I have no problem with it at all. Cheap and easy resurrection means I don't have to pull punches.

ArcturusV
2013-10-21, 05:00 PM
That's an odd sentiment. I mean the theory behind it sounds like "I have to let my players win". Which is never how I really approached it. I mean I don't go out making impossible challenges and meat grinders looking to kill off party members just for jollies. But I hardly think I have to let them "win" either. I don't softball them just because they might die and not be able to come back (Low level, no one has the spell, no NPCs handy to cast it, etc). Or because they picked a fight they shouldn't, or did something stupid and I should be similarly stupid so they can stand a chance.

I dunno. Might just be me. Goes back to the idea that... If I can't LOSE... then I can't WIN. There's no drama if there's no risk. There's no triumph if you never really doubted your ability to survive/win.
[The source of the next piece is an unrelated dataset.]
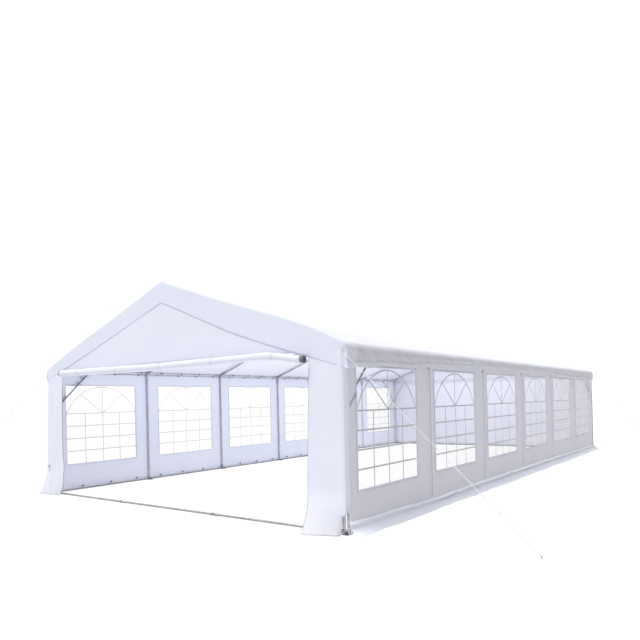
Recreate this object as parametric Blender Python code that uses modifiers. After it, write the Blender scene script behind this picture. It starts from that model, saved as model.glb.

Then again I've never had the problem where someone just rerolls with Bob the Second, an exact clone of Bob, who has all the same backstory, motivations, skill sets, items, etc. Never really happened at my tables. Most players seemed to be like me, interested in a lot of concepts so they were always eager to try something new if given the chance. And generally by the time they finished a character (An hour or so later, because, hell, it's never that fast), I already had a hook planned to get them into the game soon, etc.

Big Fau
2013-10-21, 05:06 PM
I think there is more to coming back to life in Eberron than most games.

It is. House Jorasco makes it ridiculously easy, albeit only with Revivify (you can get it multiple times/day with a Greater mark and one feat).

ericgrau
2013-10-22, 12:33 AM
I think level loss is an unnecessary complication. I'm more in favor of negative levels, but since those can be fairly easily removed, I don't find them to be an appropriate drawback.

I do want there to be consequences though (beyond monetary loss). It's the other half of the answer which I don't have.

So make the negative levels unremovable for 2 levels and bypass immunities. Less complicated than level loss and no way around it because the DM says so.